The jeans hammock and tube are easy to make. You just need to get an eyelet kit from the craft section of any Walmart, Meijer or other department store. I use metal curtain hangers to hang them with.
I simply love the Martin's cage. It was easy to put together and is easy to clean, although it takes me a little over and hour twice a week because I am a little of a clean freak.


----------



## Screechy (Dec 28, 2007)

Oh wow thats a great cage.....you're so much more creative than I am lol, but I have girls heehee, so my cage HAS to be girly......unless they're tomboys and im pretty sure they're not cuz they're both so prissy lol! Your boys are so precious!!


----------



## sbdirham (Mar 5, 2008)

Thank you.


----------



## HylaW (Mar 14, 2008)

Cute! Your cage looks cozy!


----------



## sbdirham (Mar 5, 2008)

HylaW said:


> Cute! Your cage looks cozy!


Thanks. But still, I think something is missing........ (other than more rats  )


----------



## naturegirl (Mar 11, 2008)

lol i like the socks in the cuddle cup lol 
random laundry lol idk


----------



## AlienMando (Jan 19, 2008)

Great cage!


----------



## rattieluver (Dec 29, 2007)

your boys are so cute and lucky, geez they must never get bored in a cage like that!


----------



## sbdirham (Mar 5, 2008)

My cage has one flaw: it is conducive to GGMR. I promised my husband that we'd only have two rats. Well, we now have four: Jakob Jingleheimer, Vincent Pennyworth, Arthur Whippersnap and Mr. Simon Jiggles. 
Mr. Jiggles is new, so I have no pics yet. I think he is a chocolate berk because he is darker than an agouti. But maybe when I get pics someone on here can help me identify the color/marking.
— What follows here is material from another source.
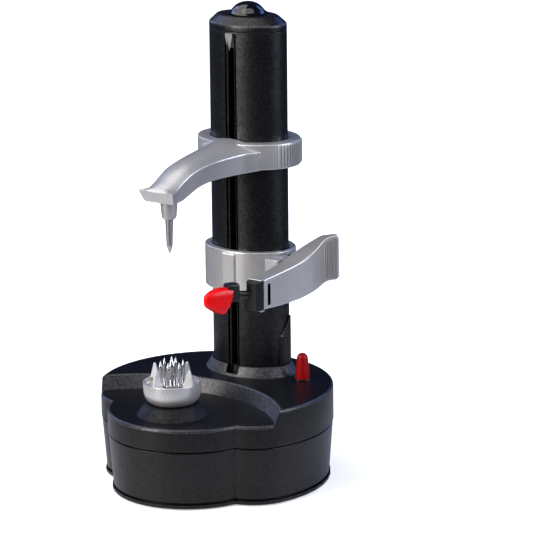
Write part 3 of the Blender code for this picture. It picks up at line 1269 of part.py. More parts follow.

I _swear_ that four is it. No more, no matter what. I was talked into buying Mr. Jiggles by a very sweet sales girl at the pet shop. She took him out of the cage and said "look how sweet he is! You just have to save him from becoming snake food!" I was shocked that she not only knew how to pick up a rat properly (hand under belly, not by the tail), but also knows that they make good pets. So, of course, I just had to fall into the well-laid trap. I told my husband "he's the last, I swear." And he answered "yeah, you've said that before"..... but at least he smiled when he said it!


----------